L’acte électoral n’est pas anodin, et là non plus, ce n’est pas un hasard si le pouvoir insiste lourdement pour qu’il fasse consensus. Il légitime le pouvoir, fait admettre à chacun que l’État agit en son nom. Loin de regarder la réalité politique des trente dernières années comme une po-litique cohérente où gauche et droite se sont bien réparti les rôles pour toujours amoindrir nos conditions de vie, nous prenons, par le vote, l’habitude d’observer les nuances qui distinguent les candidats, admettant ainsi tout ce qui les réunit comme une évidence. Nous abandonnons les luttes, et au lieu de réfléchir par nous- mêmes, d’agir par nous-mêmes et d’inventer l’avenir que nous voulons, nous attendons, aigris, sans illusion, un goût amer dans la bouche, que le prochain vainqueur soit plus magnanime que le précédent. Et nous assistons à l’éternelle valse qui remplit de colère les plus démunis, nous les laissons sans perspective. Com-ment s’étonner alors que certains s’abandonnent dans les bras du premier chef charismatique qui promet qu’avec lui ça va changer ? Accepter l’acte électoral, c’est admettre le principe de l’homme providentiel ! Et quand en 2002, un Le Pen est propulsé au second tour d’une élection grâce à une campagne médiatique sur la sécurité et que les basses œuvres du RPR qui lui ont fourni les signatures pour se présenter, ont persuadé ses concurrents directs (tel Pasqua) de ne pas se présenter, on en profite encore pour nous culpabiliser et nous interdire toute expression.

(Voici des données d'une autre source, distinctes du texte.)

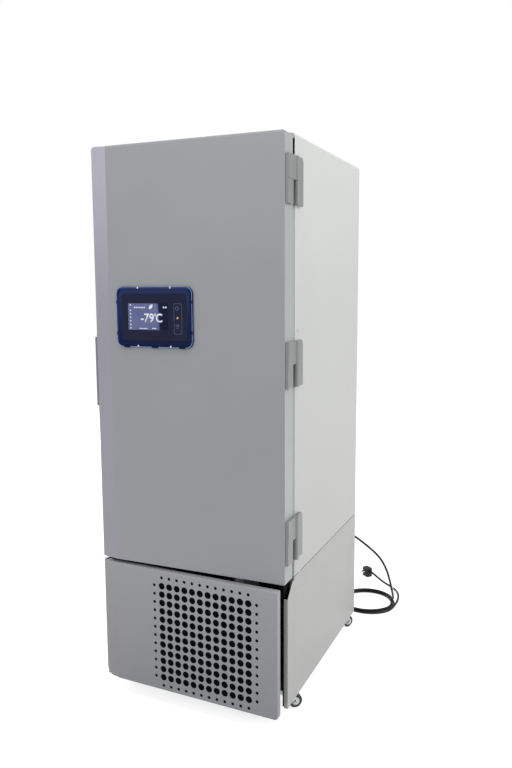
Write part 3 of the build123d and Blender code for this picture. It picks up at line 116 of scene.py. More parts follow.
def add_node(tree, kind, settings=None, inputs=None):
    """Adds a node, sets its properties, and gives each input a value or a link."""
    made = tree.nodes.new("ShaderNode" + kind)
    for name, value in (settings or {}).items():
        setattr(made, name, value)
    for name, value in (inputs or {}).items():
        if isinstance(value, bpy.types.NodeSocket):
            tree.links.new(value, made.inputs[name])
        else:
            made.inputs[name].default_value = value
    return made


print("mid grey card is", round(card("#808080")[0], 3), "in linear light")

# %% [markdown]
# ## A finish and its grain
# Every finish starts from one Principled shader with plain numbers on its sockets. Its detail is
# worked out on object coordinates, which are metres on this model, so a grain has its true size
# and stays put when a door swings. Most finishes are mottled: one grain moves their colour and
# roughness a little, and another one raises their surface.

# %% Start a finish
finishes = {}


def start_finish(name, colour, roughness, **numbers):
    """A material with its shader set to plain numbers; returns its tree, shader and coordinates."""
    finish = bpy.data.materials.new(name)
    finish.use_nodes = True
    finishes[name] = finish
    tree = finish.node_tree
    shader = tree.nodes["Principled BSDF"]
    shader.inputs["Base Color"].default_value = card(colour)
    shader.inputs["Roughness"].default_value = roughness
    for socket, value in numbers.items():
        shader.inputs[socket.replace("_", " ")].default_value = value
    print("finish:", name)
    return tree, shader, add_node(tree, "TexCoord").outputs["Object"]


def grain(tree, where, size, detail=2.0, finer=(1, 1, 1)):
    """Soft noise with grains this many millimetres across, and so many times finer on an axis."""
    sized = add_node(tree, "Mapping", None, {"Vector": where, "Scale": finer})
    return add_node(
        tree, "TexNoise", None,
        {"Vector": sized.outputs["Vector"], "Scale": 1000 / size, "Detail": detail},
    ).outputs["Fac"]


def shade_between(tree, share, dark, light, **settings):
    """Two tones, each a colour card or a node's colour, mixed by a share from nought to one."""
    mix = add_node(tree, "Mix", {"data_type": "RGBA", **settings}, {"Factor": share})
    for socket, tone in (("A", dark), ("B", light)):
        if isinstance(tone, str):
            mix.inputs[socket].default_value = card(tone)
        else:
            tree.links.new(tone, mix.inputs[socket])
    return mix.outputs["Result"]


def between(tree, value, low, high, out_low=0.0, out_high=1.0, smooth=False):
    """A value carried from one range to another."""
    settings = {"interpolation_type": "SMOOTHSTEP" if smooth else "LINEAR"}
    return add_node(tree, "MapRange", settings, {
        "Value": value, "From Min": low, "From Max": high, "To Min": out_low, "To Max": out_high,
    }).outputs["Result"]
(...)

Il y a plus d’un siècle, Elisée Reclus le rappelait déjà : « Voter c'est abdiquer ! […] Voter c'est être trompé […] Voter c'est évoquer la trahison. Ne votez pas ! Au lieu de confier vos intérêts à d'autres, défendez-les vous-mêmes […] laisser à d'autres la responsabilité de sa conduite, c'est un manque de courage ! […] » Nous ne cessons de le dire, si nous voulons un autre avenir, il faut agir au lieu d’élire. C’est ce que nous faisons chaque jour.